start Collected data

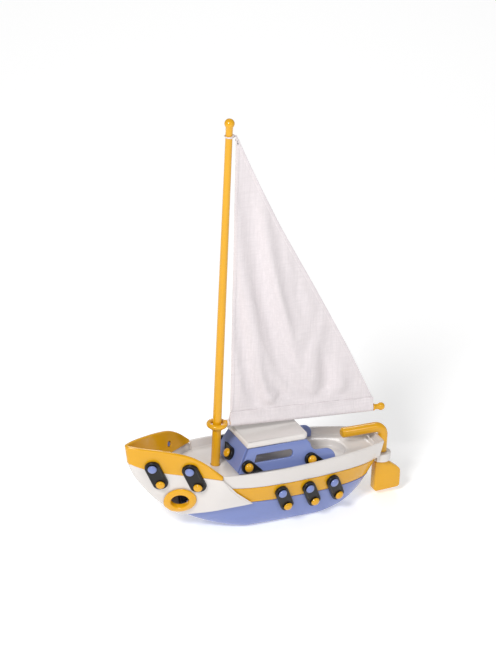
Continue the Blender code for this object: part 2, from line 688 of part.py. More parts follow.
def build_double_clip(name, side, at, height, upper, lower):
    """A black clip that bridges two hull pieces, its upper blue pin and its lower yellow pin.

    upper and lower say which pieces each pin goes into and how deep.
    """
    centre_x, centre_z = at
    _, _, up = skin_frame(centre_x, centre_z, side)
    lean = math.radians(CLIP_LEAN)

    def to_skin(a, b, h):
        x = centre_x + a * math.cos(lean) - b * math.sin(lean)
        z = centre_z + (b * math.cos(lean) + a * math.sin(lean)) * up.z
        return off_skin(x, z, side, height + h)

    ends = (0.0, CLIP_SPACING / 2), (0.0, -CLIP_SPACING / 2)
    loops = [stadium(CLIP_SPACING, CLIP_R)] + [circle(PIN_R + FIT, 10, end) for end in ends]
    clip = bent(plate(name, loops, CLIP_THICK), to_skin)
    place(name, clip, black)
    for end, part, material, (targets, depth) in ((ends[0], "upper_pin", blue, upper),
                                                  (ends[1], "lower_pin", yellow, lower)):
        outer = Vector(to_skin(*end, CLIP_THICK + PIN_STANDOFF))
        inner = Vector(to_skin(*end, 0.0))
        out = (outer - inner).normalized()
        pin_name = name.replace("clip", part)
        length = PIN_STANDOFF + CLIP_THICK + GAP + depth
        set_pin(pin_name, material, outer, out, length)
        for target in targets:
            bore = hole_mesh(pin_name + "_hole_" + target.name, outer, out, HOLE_R, length + 3, 1)
            boolean(target, bore, "DIFFERENCE")


def build_corner_clip(corner, matrix, at, tail):
    """A flat eyelet with a pointed tail, on a cabin wall, and the pin through it."""
    direction = Vector(tail)
    reach = direction.length
    turn = math.atan2(direction.y, direction.x)
    spread_angle = math.degrees(math.acos(EYELET_R / reach))
    outline = arc((0.0, 0.0), EYELET_R, spread_angle, 360 - spread_angle, 11) + [(reach, 0.0)]
    c, s = math.cos(turn), math.sin(turn)
    outline = [(x * c - y * s + at[0], x * s + y * c + at[1]) for x, y in outline]
    name = "cabin_clip_" + corner
    mesh = plate(name, [outline, circle(PIN_R + FIT, 10, at)], CLIP_THICK)
    mesh.transform(matrix @ Matrix.Translation(point((0, 0, CABIN_WALL + GAP))))
    weld(mesh)
    place(name, mesh, black)
    out = (matrix.to_3x3() @ Vector((0, 0, 1))).normalized()
    origin = matrix @ point((at[0], at[1], CABIN_WALL + GAP + CLIP_THICK + PIN_STANDOFF))
    set_pin("cabin_pin_" + corner, yellow, origin / MM, out, CABIN_PIN_LENGTH)


def build_clips(hull, bands, bulwark, shell):
    for side, side_name in ((-1, "port"), (1, "starboard")):
        for i, at in enumerate(BOW_CLIPS):
            name = f"bow_clip_{side_name}_{i + 1}"
            build_double_clip(name, side, at, BOW_PROUD + GAP, ([bulwark], SHORT_PIN), ([shell], SHORT_PIN))
        for i, at in enumerate(SIDE_CLIPS):
            name = f"side_clip_{side_name}_{i + 1}"
            build_double_clip(name, side, at, GAP - HULL_INSET, ([bands[side]], LONG_PIN), ([hull], LONG_PIN))
        matrix = cabin_side_matrix(side)
        for i, at in enumerate(CABIN_PINS):
            build_corner_clip(f"{side_name}_{i + 1}", matrix, at, SIDE_TAILS[i])
    build_corner_clip("front", cabin_front_matrix(), FRONT_PIN, FRONT_TAIL)


def build_hawse_ring(name, side, shell):
    x0, z0 = HAWSE_AT
    out, aft, up = skin_frame(x0, z0, side)
    stand = BOW_PROUD + 2 * GAP

    def to_skin(a, b, h):
        flat = off_skin(x0, z0, side, stand + h) + aft * a + up * b
        wrapped = off_skin(x0 + a * aft.x + b * up.x, z0 + a * aft.z + b * up.z, side, stand + h)
        return flat.lerp(wrapped, HAWSE_WRAP)

    profile = [(HAWSE_HOLE_R + 0.8, 2.3), (HAWSE_R - 1.6, 1.9), (HAWSE_R, 0.7), (HAWSE_R, 0.0),
               (HAWSE_HOLE_R + 1.4, 0.0), (HAWSE_HOLE_R + 1.4, -2.6), (HAWSE_HOLE_R, -2.6),
               (HAWSE_HOLE_R, 1.6)]
    mesh = bent(turned(name, profile, 24, close_loop=True), to_skin)
    place(name, mesh, yellow)
    bore = hole_mesh(name + "_hole", off_skin(x0, z0, side, stand), out, HAWSE_R - 1.9, 6, 5)
    boolean(shell, bore, "DIFFERENCE")


# Rig ------------------------------------------------------------------------------------------------------


def ball_arc(radius, centre, start, end, count):
    """Points down a ball's outer side, as (radius, height), from start to end degrees below its top."""
    return [(radius * math.sin(math.radians(a)), centre + radius * math.cos(math.radians(a)))
            for a in spread(start, end, count)]


def build_mast():
    neck = math.degrees(math.asin(MAST_TOP_R / MAST_BALL_R))
    profile = ball_arc(MAST_BALL_R, MAST_BALL_Z, 0, 180 - neck, 7)
    seat = BOOM_Z - BOOM_RING_TUBE - GAP
    taper = (MAST_FOOT_R - MAST_TOP_R) / (MAST_BALL_Z - MAST_FOOT_Z)
    seat_r = MAST_TOP_R + taper * (MAST_BALL_Z - seat)
    profile += [(seat_r, seat), (seat_r + SEAT_LIP, seat - SEAT_BEVEL),
                (seat_r + SEAT_LIP, seat - SEAT_DEPTH), (seat_r, seat - SEAT_SPAN),
                (MAST_FOOT_R, MAST_FOOT_Z), (0.0, MAST_FOOT_Z)]
    mast = place("mast", turned("mast", profile, 16), yellow)
    mast.location = point((MAST_X, 0.0, 0.0))
    return mast


def boom_frame():
    """Local Z runs from the ring to the boom's ball."""
    start = Vector((MAST_X, 0.0, BOOM_Z))
    end = Vector((BOOM_END_X, 0.0, BOOM_END_Z))
    run = (end - start).normalized()
    return start, run, run.cross(Vector((0.0, 1.0, 0.0))), (end - start).length


def build_boom(pivot):
    start, run, _, length = boom_frame()
    matrix = frame_matrix(start, Vector((0, 1, 0)).cross(run), Vector((0, 1, 0)), run)
    neck = math.degrees(math.asin(BOOM_R / BOOM_BALL_R))
    profile = ball_arc(BOOM_BALL_R, length, 0, 180 - neck, 6)
    collar = length - COLLAR_FROM_END
    profile += [(BOOM_R, collar), (BOOM_R + COLLAR_RISE, collar - 0.2),
                (BOOM_R + COLLAR_RISE, collar - COLLAR_LENGTH + 0.2), (BOOM_R, collar - COLLAR_LENGTH),
                (BOOM_R, BOOM_RING_R), (0.0, BOOM_RING_R)]
    rod = turned("boom_rod", profile, 12)
    rod.transform(matrix)
    ring_profile = [(BOOM_RING_R + BOOM_RING_TUBE * math.cos(math.radians(a)),
                     BOOM_RING_TUBE * math.sin(math.radians(a))) for a in range(90, -270, -36)]
    ring = turned("boom", ring_profile, 20, close_loop=True)
    ring.transform(Matrix.Translation(point((MAST_X, 0, BOOM_Z))))
    boom = place("boom", centred(ring, pivot), yellow)
    follow(boom, pivot)
    boolean(boom, cutter("boom_rod", rod), "UNION")
    return boom


def centred(mesh, pivot):
    """Moves a mesh so that its object's origin can sit on the pivot."""
    mesh.transform(Matrix.Translation(-pivot.location))
    return mesh


def follow(thing, pivot):
    thing.parent = pivot


def build_sail(pivot):
    start, run, up, _ = boom_frame()
    across = Vector((0, 1, 0))

    def on_boom(x, rise):
        share = (x - start.x) / run.x
        spot = start + run * share + up * rise
        return (spot.x, spot.z)

    tack = on_boom(SAIL_TACK_X, SLEEVE_IN + SLEEVE_OVERLAP)
    clew = on_boom(SAIL_CLEW_X, SLEEVE_IN + SLEEVE_OVERLAP)
    head = SAIL_HEAD
    outline = [tack, clew, (clew[0] - 0.5, clew[1] + CLEW_HEIGHT), (head[0] + 1.2, head[1] - 1.0), head,
               (head[0], head[1] - 1.5)]
    mesh = plate("sail", [outline], SAIL_THICK)
    mesh.transform(Matrix.Translation(point((0, SAIL_THICK / 2, 0))) @ Matrix.Rotation(math.pi / 2, 4, "X"))
    sail = place("sail", centred(mesh, pivot), cloth)
    follow(sail, pivot)
    fore, aft = (SAIL_TACK_X - start.x) / run.x, (SAIL_CLEW_X - start.x) / run.x
    profile = [(SLEEVE_IN, aft), (SLEEVE_OUT, aft), (SLEEVE_OUT, fore), (SLEEVE_IN, fore)]
    sleeve = turned("sail_sleeve", profile, 12, close_loop=True)
    sleeve.transform(frame_matrix(start, across.cross(run), across, run))
    boolean(sail, cutter("sail_sleeve", sleeve), "UNION")
    return sail


def build_head_loop(pivot):
    z = SAIL_HEAD[1] - 0.8
    profile = [(LOOP_R + LOOP_TUBE * math.cos(math.radians(a)), LOOP_TUBE * math.sin(math.radians(a)))
               for a in range(90, -270, -60)]
    mesh = turned("sail_head_loop", profile, 16, close_loop=True)
    mesh.transform(Matrix.Translation(point((SAIL_HEAD[0] - GAP - LOOP_R - LOOP_TUBE, 0, z))))
    loop = place("sail_head_loop", centred(mesh, pivot), cloth)
    follow(loop, pivot)
    return loop


# Steering -------------------------------------------------------------------------------------------------


def build_tiller(pivot):
    bend = TILLER_BEND
    corner = [(RUDDER_X - bend + bend * math.sin(math.radians(a)), 0.0,
               TILLER_Z - bend + bend * math.cos(math.radians(a))) for a in (0, 22.5, 45, 67.5, 90)]
    tip = [(TILLER_TIP_X + step, 0.0, TILLER_Z) for step in TILLER_TIP_STEPS]
    path = tip + corner + [(RUDDER_X, 0.0, LUG_HIGH + 0.5)]
    radii = list(TILLER_TIP_SHARES) + [1.0] * (len(path) - len(TILLER_TIP_SHARES))
    bar = tube("tiller", path, TILLER_R, radii, 4)
    tiller = place("tiller", centred(bar, pivot), yellow)
    follow(tiller, pivot)
    shaft = cylinder("tiller_shaft", SHAFT_R, SHAFT_LOW, LUG_HIGH + 3, (RUDDER_X, 0.0), 14)
    boolean(tiller, cutter("tiller_shaft", shaft), "UNION")
    return tiller


def build_blade(pivot):
    low, aft = BLADE_ROUND_LOW, BLADE_ROUND_AFT
    outline = arc((BLADE_FROM + low, BLADE_LOW + low), low, 180, 270, 4)
    outline += arc((BLADE_TO - low, BLADE_LOW + BLADE_RAKE + low), low, 270, 360, 4)
    outline += arc((BLADE_TO - aft, BLADE_AFT_Z - aft), aft, 0, 62, 4)
    outline += [(RUDDER_X + BLADE_TOP_RUN, BLADE_HIGH), (BLADE_FROM, BLADE_HIGH)]
    mesh = plate("rudder_blade", [outline], BLADE_THICK)
    mesh.transform(Matrix.Translation(point((0, BLADE_THICK / 2, 0))) @ Matrix.Rotation(math.pi / 2, 4, "X"))
    blade = place("rudder_blade", centred(mesh, pivot), yellow)
    follow(blade, pivot)
    bore = cylinder("blade_bore", SHAFT_R + FIT, SHAFT_LOW - 0.4, BLADE_HIGH + 3, (RUDDER_X, 0.0), 14)
    boolean(blade, cutter("blade_bore", bore), "DIFFERENCE")
    return blade


def new_pivot(name, at):
    pivot = bpy.data.objects.new(name, None)
    parts.objects.link(pivot)
    pivot.location = point(at)
    bpy.context.view_layer.update()
    return pivot


clear_scene()
parts = new_collection("toy_sailing_boat")
cutters = new_collection("cutters")
yellow = plastic("yellow_plastic", YELLOW, 0.35)
blue = plastic("blue_plastic", BLUE, 0.38)
white = plastic("white_plastic", WHITE, 0.4)
black = plastic("black_rubber", BLACK, 0.5)
cloth = plastic("cotton", CLOTH, 0.9)

hull_bottom = build_hull_bottom()
side_bands = {-1: build_side_band("side_band_port", -1), 1: build_side_band("side_band_starboard", 1)}
build_deck_tub()
bow_bulwark = build_bow_bulwark()
bow_shell = build_bow_shell()
build_cabin()
build_clips(hull_bottom, side_bands, bow_bulwark, bow_shell)
build_hawse_ring("hawse_ring_port", -1, bow_shell)
build_hawse_ring("hawse_ring_starboard", 1, bow_shell)
build_mast()
boom_pivot = new_pivot("boom_axis", (MAST_X, 0.0, BOOM_Z))
build_boom(boom_pivot)
build_sail(boom_pivot)
build_head_loop(boom_pivot)
rudder_pivot = new_pivot("rudder_axis", (RUDDER_X, 0.0, LUG_HIGH))
build_tiller(rudder_pivot)
build_blade(rudder_pivot)
bpy.context.view_layer.update()
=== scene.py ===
"""Looks of the toy sailing boat: smooth moulded shells, push pins and clips, and a sewn cotton sail.

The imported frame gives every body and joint. Each fine piece here stands for one node of that frame, except
for some sewn trims of the sail. They follow the same hull lines, in millimetres: +X aft, +Y to starboard, +Z up.
"""

import json
import math

import bmesh
import bpy
from mathutils import Matrix, Vector
from mathutils.geometry import delaunay_2d_cdt


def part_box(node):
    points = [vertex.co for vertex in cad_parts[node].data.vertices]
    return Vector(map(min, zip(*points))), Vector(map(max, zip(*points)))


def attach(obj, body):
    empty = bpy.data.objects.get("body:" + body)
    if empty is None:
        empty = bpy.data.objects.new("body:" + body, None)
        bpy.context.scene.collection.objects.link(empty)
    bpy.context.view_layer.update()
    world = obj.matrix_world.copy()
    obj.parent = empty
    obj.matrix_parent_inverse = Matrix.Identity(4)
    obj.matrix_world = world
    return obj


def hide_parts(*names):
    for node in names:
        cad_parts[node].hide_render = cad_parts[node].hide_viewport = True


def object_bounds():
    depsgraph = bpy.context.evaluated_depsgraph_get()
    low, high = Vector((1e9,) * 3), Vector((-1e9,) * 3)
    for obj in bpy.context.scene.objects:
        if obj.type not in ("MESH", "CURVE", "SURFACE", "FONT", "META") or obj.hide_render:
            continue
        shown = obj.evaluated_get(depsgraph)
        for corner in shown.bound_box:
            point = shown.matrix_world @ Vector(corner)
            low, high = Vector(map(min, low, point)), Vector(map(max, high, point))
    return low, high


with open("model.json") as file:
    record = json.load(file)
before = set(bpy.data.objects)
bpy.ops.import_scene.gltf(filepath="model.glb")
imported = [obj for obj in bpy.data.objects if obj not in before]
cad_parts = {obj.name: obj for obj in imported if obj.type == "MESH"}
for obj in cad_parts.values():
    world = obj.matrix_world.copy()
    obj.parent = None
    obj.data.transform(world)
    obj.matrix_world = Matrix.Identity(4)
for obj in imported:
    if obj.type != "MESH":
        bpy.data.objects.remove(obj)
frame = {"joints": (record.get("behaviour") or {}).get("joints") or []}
cad_low, cad_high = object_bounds()

MM = 0.001
GAP = 0.3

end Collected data

• **What the task requires**: Include the first line, the line containing "lower yellow pin.", and every line between them, copied exactly from the material above; output no other line.

• **Complete answer**:
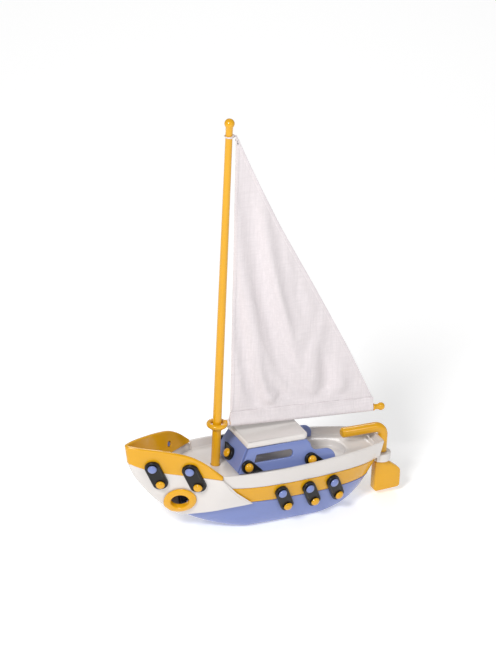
Continue the Blender code for this object: part 2, from line 688 of part.py. More parts follow.
def build_double_clip(name, side, at, height, upper, lower):
    """A black clip that bridges two hull pieces, its upper blue pin and its lower yellow pin.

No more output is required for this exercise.